When Mal enters his quarters later, Saffron manages to seduce and kiss him. However, her lips turn out to be coated with a narcotic which renders him unconscious. Saffron heads to the cockpit and tries her wiles on Wash. When she is unsuccessful, Saffron instead knocks him out with a kick to the back of the head. She quickly takes control of the ship, setting it on a new course and sabotaging the controls, then welding the door shut behind her as she leaves. Running to a shuttle to escape, she meets Inara and tries to seduce her too, but Zoe and Jayne find Wash unconscious and ring the ship's alarm. Inara compliments Saffron on her deception before the latter pushes her aside, hijacks the shuttle, and escapes. After Inara finds Mal unconscious, she is glad he's still alive and kisses him and calls the doctor to assist him, but then collapses next to his body when she's exposed to the same narcotic. The crew gathers in Mal's quarter where the doctor tells everyone about the narcotics on Mal's lips, Inara refuses to be examined since she pretended she stumbled and hit her head after she found Mal.

After breaking into the bridge, Kaylee and Wash are able to restore only the Serenitys navigational system. They are headed straight for a "net", operated by men who specialize in stripping vessels for parts or fixing them up. Book and Mal explain that the net can be used to electrocute everyone inside, making criminal operators' work easier. Meanwhile, Inara hypothesizes that Saffron had professional training as a companion. Mal has Jayne put Vera inside a space suit, then fire a bullet outside at a vulnerable portion of the net, disabling it. Jayne also shoots out the glass window of the operators' control unit, causing the two men to be asphyxiated by the vacuum of space.

Later, on a snow-covered planet, Mal bursts into Saffron's cabin and tells her, in no uncertain terms, that he will kill her if she ever tries to trick him again. Saffron admits that she respects Mal for not taking advantage of her like most of her previous marks, and before Mal leaves, he asks for her real name. Saffron hesitates, and Mal knocks her out cold before admitting to himself that she would have just lied again. Back on Serenity, Mal presses Inara for an explanation of her supposed dizziness. Inara thinks Mal knows about her kiss with him and agrees to "not play" with him, but Mal, with a grin on his face, says he thinks she just kissed Saffron before walking out, leaving Inara with a confused expression.

== Guest cast ==
- Christina Hendricks as Saffron, the newly Mrs Reynolds.
- Benito Martinez and Erik Passoja as Boss and Bree, the operators of the "net" that Serenity is steered toward.

== Deleted scene ==
River confounds the crew with one of her seeming whimsies, this time demanding that Book marry her and Simon. When Simon tries to explain that they can't get married because they are siblings, River gets very upset and questions his love for her. Mal and Saffron then come in and River accuses Saffron of being a thief, though River says she never saw Saffron stealing food. This indicates River's knowledge of Saffron's true nature, though at this point Saffron is still playing the subservient wife. After they leave, River takes a pillow from nearby and puts it in her dress at the stomach, stating that she and Simon have to get married now: "I'm in the family way."

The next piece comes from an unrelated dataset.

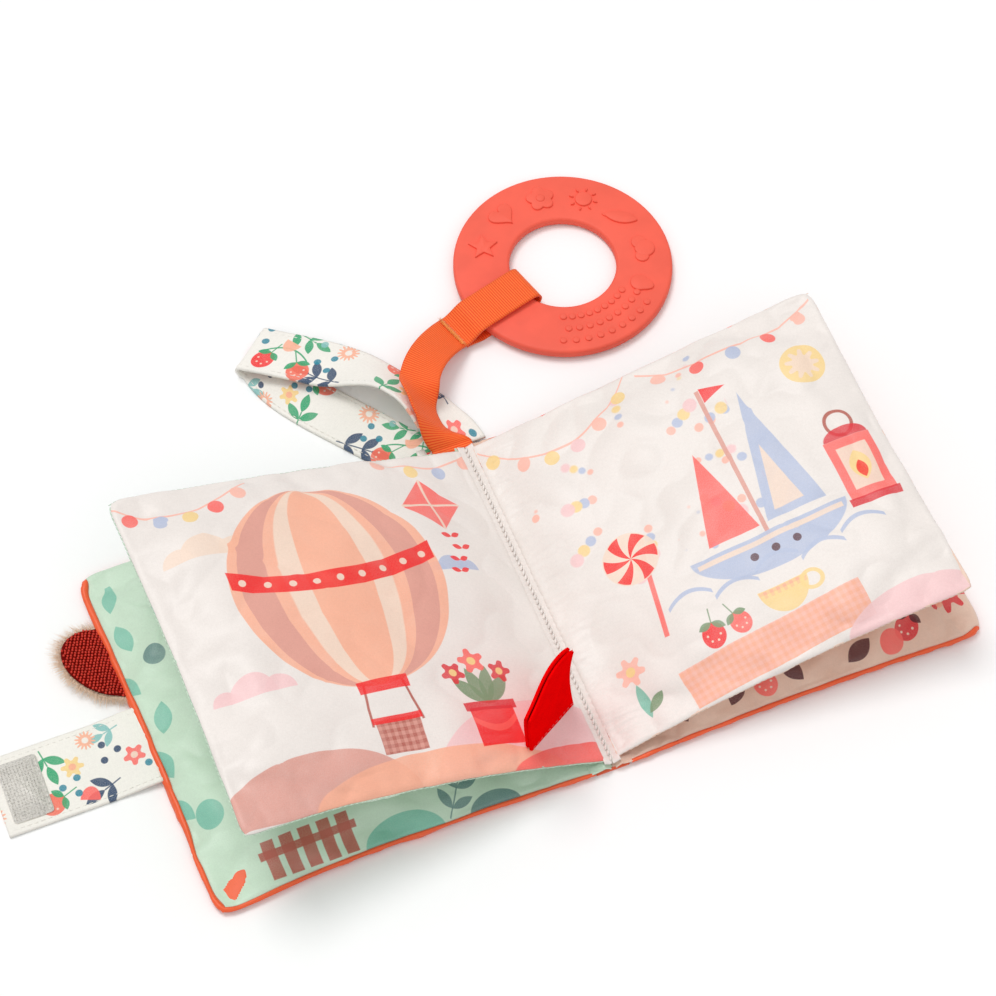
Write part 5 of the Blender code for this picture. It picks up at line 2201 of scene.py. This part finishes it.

Joss Whedon said on the DVD commentary that this was one of his, the cast's and the crew's favorite scenes, but they had to edit it out due to time constraints. Because this scene was cut, River has no lines in this episode.

== Production details ==
According to Jayne, "Vera" needs oxygen around her to fire; however, real-world gunpowder incorporates both fuel and oxidizer and will combust regardless of the presence or absence of atmosphere. According to the DVD commentary, the episode's producers checked this with a gun expert, but were incorrectly informed. It is possible that the limitation deals more with the action of the rifle, because some metals normally made to work in an atmosphere will vacuum weld together with no air present. It's also possible that the fictional, 26th century Vera used a propellant or particular ammunition type unlike any real-world 21st century gun, that does indeed require oxygen.

Vera herself is a rather extensively modified Saiga-12 semi-automatic shotgun.

The episode's title, "Our Mrs. Reynolds," is a play on the 1952 radio show, Our Miss Brooks.